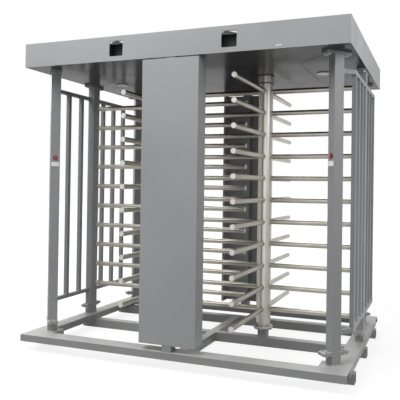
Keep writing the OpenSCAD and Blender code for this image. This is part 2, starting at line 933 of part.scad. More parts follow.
module at_right() {
    translate([rotor_x, 0, 0]) children();
}

module left_column() { at_left() column(); }
module left_spindles() { at_left() spindles(); }
module left_arms_set() { color(steel) at_left() at_arms(left_low_z, left_arms) arm(); }
module left_arm_caps() { color("#e6e5e0") at_left() at_arms(left_low_z, left_arms) arm_cap(); }
module left_index_plate() { at_left() index_plate(); }
module left_drive_gear() { at_left() drive_gear(); }
module left_pinion() { at_left() pinion(); }

module right_column() { at_right() column(); }
module right_spindles() { at_right() spindles(); }
module right_arms_set() { color(steel) at_right() at_arms(right_low_z, right_arms) arm(); }
module right_arm_caps() { color("#e6e5e0") at_right() at_arms(right_low_z, right_arms) arm_cap(); }
module right_index_plate() { at_right() index_plate(); }
module right_drive_gear() { at_right() drive_gear(); }
module right_pinion() { at_right() pinion(); }

// Controls, drawn for the right post
module bezel() {
    at_button() difference() {
        union() {
            translate([0, 0, -bezel_t]) cylinder(h = bezel_t, r = bezel_r);
            cylinder(h = button_inner, r = bezel_sleeve_r);
        }
        translate([0, 0, -bezel_t - cut])
            cylinder(h = bezel_t + button_inner + 2 * cut, r = button_r + running_gap);
    }
}

module button_bezels() {
    color("#2c2c2e") both_sides() bezel();
}

module button_switches() {
    color("#2c2c2e") both_sides() at_button() translate([-switch_w / 2, -switch_w / 2, button_inner])
        cube([switch_w, switch_w, switch_d]);
}

module button() {
    color("#b3201c") at_button() translate([0, 0, -bezel_t - button_out])
        cylinder(h = bezel_t + button_out + button_inner - 2 * button_travel, r = button_r);
}

module right_button() { button(); }
module left_button() { mirror([1, 0, 0]) button(); }

front_sill();
rear_sill();
side_sills();
outer_cross_tubes();
middle_cross_tube();
centre_spine();
sill_gussets();
post_stubs();
front_left_post();
front_right_post();
rear_posts();
middle_posts();
centre_posts();
head_plates();
post_bolts();
left_front_fence();
left_rear_fence();
right_front_fence();
right_rear_fence();
front_cover();
rear_cover();
perimeter_beams();
rotor_beams();
front_fascia();
rear_fascia();
side_fascias();
roof_sheet();
outer_soffits();
centre_soffit();
ceiling_lamps();
window_boxes();
bearing_plates();
top_bearings();
bearing_rings();
dampers();
lock_solenoids();
rotor_foot_posts();
bottom_bearings();
bearing_bolts();
top_collars();
button_bezels();
button_switches();
left_column();
left_spindles();
left_arms_set();
left_arm_caps();
left_index_plate();
left_drive_gear();
right_column();
right_spindles();
right_arms_set();
right_arm_caps();
right_index_plate();
right_drive_gear();
left_pinion();
right_pinion();
left_pawl();
right_pawl();
left_button();
right_button();
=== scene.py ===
import json
import math

import bmesh
import bpy
from mathutils import Matrix, Vector


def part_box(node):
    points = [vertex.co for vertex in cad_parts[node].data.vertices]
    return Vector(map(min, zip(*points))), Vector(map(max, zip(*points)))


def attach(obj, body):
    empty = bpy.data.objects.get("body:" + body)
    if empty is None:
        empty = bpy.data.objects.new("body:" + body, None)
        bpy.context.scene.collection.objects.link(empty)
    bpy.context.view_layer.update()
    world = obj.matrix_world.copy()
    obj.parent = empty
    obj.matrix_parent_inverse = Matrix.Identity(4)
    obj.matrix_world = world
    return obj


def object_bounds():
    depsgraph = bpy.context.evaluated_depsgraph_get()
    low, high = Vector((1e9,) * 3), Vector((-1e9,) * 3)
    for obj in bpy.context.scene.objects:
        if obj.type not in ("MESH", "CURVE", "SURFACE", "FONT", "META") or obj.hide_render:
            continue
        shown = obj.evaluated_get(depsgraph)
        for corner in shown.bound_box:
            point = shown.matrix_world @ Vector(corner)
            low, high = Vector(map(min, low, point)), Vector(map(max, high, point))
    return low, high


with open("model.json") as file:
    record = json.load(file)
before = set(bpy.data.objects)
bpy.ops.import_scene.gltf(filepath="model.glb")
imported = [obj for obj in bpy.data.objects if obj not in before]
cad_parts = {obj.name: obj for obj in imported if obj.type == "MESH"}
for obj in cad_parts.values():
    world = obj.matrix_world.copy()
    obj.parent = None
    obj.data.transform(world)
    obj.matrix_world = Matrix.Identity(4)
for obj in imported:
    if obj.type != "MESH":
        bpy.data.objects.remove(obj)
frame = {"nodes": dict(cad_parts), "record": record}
cadLow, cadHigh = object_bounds()
print("frame loaded:", len(frame["nodes"]), "nodes")

mm = 0.001
record = frame["record"]
nodes = frame["nodes"]
upward = Vector((0, 0, 1))


def hexToLinear(hexColour):
    parts = [int(hexColour[i:i + 2], 16) / 255 for i in (1, 3, 5)]
    return [c / 12.92 if c <= 0.04045 else ((c + 0.055) / 1.055) ** 2.4 for c in parts] + [1.0]


def addNode(tree, kind, settings=None, links=None):
    # a link comes from an output, or from a node by its first output
    node = tree.nodes.new(kind)
    for key, value in (settings or {}).items():
        if isinstance(key, int) or key in node.inputs.keys():
            node.inputs[key].default_value = value
        else:
            setattr(node, key, value)
    for socket, source in (links or {}).items():
        output = source.outputs[0] if isinstance(source, bpy.types.Node) else source
        tree.links.new(output, node.inputs[socket])
    return node


def startMaterial(name):
    material = bpy.data.materials.new(name)
    material.use_nodes = True
    tree = material.node_tree
    tree.nodes.clear()
    return material, tree, addNode(tree, "ShaderNodeTexCoord").outputs["Object"]


noiseEdges = (0.3, 0.7)  # most of a noise lies between these
wholeNoise = (0, 1)


def blotches(tree, place, sizeMm, low=0, high=1, detail=2, grain=0.5, edges=noiseEdges, stretch=(1, 1, 1)):
    # patches, each about sizeMm wide on the real thing, that go from low to high between the noise's edges
    squeezed = addNode(tree, "ShaderNodeVectorMath", {"operation": "MULTIPLY", 1: stretch}, {0: place})
    noise = addNode(tree, "ShaderNodeTexNoise",
                    {"Scale": 1 / (sizeMm * mm), "Detail": detail, "Roughness": grain},
                    {"Vector": squeezed})
    return addNode(tree, "ShaderNodeMapRange",
                   {"From Min": edges[0], "From Max": edges[1], "To Min": low, "To Max": high},
                   {"Value": noise})


def edgeMask(tree, radiusMm, leans):
    # 0 on flats, rising on the edges, from how far a rounded normal leans away from the true one
    rounded = addNode(tree, "ShaderNodeBevel", {"samples": 4, "Radius": radiusMm * mm})
    true = addNode(tree, "ShaderNodeNewGeometry").outputs["Normal"]
    lean = addNode(tree, "ShaderNodeVectorMath", {"operation": "DOT_PRODUCT"}, {0: rounded, 1: true})
    return addNode(tree, "ShaderNodeMapRange",
                   {"From Min": leans[0], "From Max": leans[1], "To Min": 1, "To Max": 0},
                   {"Value": lean.outputs["Value"]})


# Metallic polyester powder coat on mild steel, sprayed and baked: a satin grey with fine aluminium flake
# drawn as pale flecks of painted sparkle, a faint orange-peel ripple, slow changes of tone, a little dust
# low down, faces that look up made paler by dust and painted top light, and pale edges that are partly rubs
# and partly painted highlight
powderCoat = {
    "colour": "#9FA0A2",
    "deep": "#97989A",
    # the pale colour of the edges and the flake: rubbed paint, a painted highlight on the edges and the
    # painted sparkle of the flake
    "rubAndHighlight": "#C4C5C6",
    "dust": "#A9A79F",
    "dustAndPaintedTopLight": "#D2D1CE",  # fine dust on every face that looks up, together with painted top light that makes those faces paler
    "metallic": 0.06,
    "sheen": 0.3,
    "roughness": (0.38, 0.48),
    "cloudMm": 420,
    "flakeSparkleMm": 2.4,  # real flake is 0.1 mm, and its painted sparkle is drawn coarser so that it shows
    "flakeSparkleAmount": 0.25,
    "flakeSparkleEdges": (0.5, 0.75),
    "dustMm": 90,
    "dustAmount": 0.22,
    "dustLeast": 0.2,
    "dustHeights": (0.05, 0.6),
    "dustAndPaintedTopLightMm": 160,
    "dustAndPaintedTopLightAmount": 0.45,
    "dustAndPaintedTopLightLeast": 0.6,
    "dustAndPaintedTopLightSlopes": (0.5, 0.95),
    "edgeMm": 2.5,
    "edgeLeans": (0.75, 0.99),
    "rubAndHighlightMm": 60,
    "rubAndHighlightAmount": 0.6,
    "rubAndHighlightLeast": 0.1,
    "smearMm": 140,
    "smearStretch": (1, 1, 0.35),
    "peelMm": 3.2,
    "peelDepth": 0.25,
    "peelHeightMm": 0.1,
}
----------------
▶ [What is required]
Output exactly the lines running from the line containing "front_sill();" through the line containing "obj.matrix_world = world", and only those lines.

▶ [Complete response]
front_sill();
rear_sill();
side_sills();
outer_cross_tubes();
middle_cross_tube();
centre_spine();
sill_gussets();
post_stubs();
front_left_post();
front_right_post();
rear_posts();
middle_posts();
centre_posts();
head_plates();
post_bolts();
left_front_fence();
left_rear_fence();
right_front_fence();
right_rear_fence();
front_cover();
rear_cover();
perimeter_beams();
rotor_beams();
front_fascia();
rear_fascia();
side_fascias();
roof_sheet();
outer_soffits();
centre_soffit();
ceiling_lamps();
window_boxes();
bearing_plates();
top_bearings();
bearing_rings();
dampers();
lock_solenoids();
rotor_foot_posts();
bottom_bearings();
bearing_bolts();
top_collars();
button_bezels();
button_switches();
left_column();
left_spindles();
left_arms_set();
left_arm_caps();
left_index_plate();
left_drive_gear();
right_column();
right_spindles();
right_arms_set();
right_arm_caps();
right_index_plate();
right_drive_gear();
left_pinion();
right_pinion();
left_pawl();
right_pawl();
left_button();
right_button();
=== scene.py ===
import json
import math

import bmesh
import bpy
from mathutils import Matrix, Vector


def part_box(node):
    points = [vertex.co for vertex in cad_parts[node].data.vertices]
    return Vector(map(min, zip(*points))), Vector(map(max, zip(*points)))


def attach(obj, body):
    empty = bpy.data.objects.get("body:" + body)
    if empty is None:
        empty = bpy.data.objects.new("body:" + body, None)
        bpy.context.scene.collection.objects.link(empty)
    bpy.context.view_layer.update()
    world = obj.matrix_world.copy()
    obj.parent = empty
    obj.matrix_parent_inverse = Matrix.Identity(4)
    obj.matrix_world = world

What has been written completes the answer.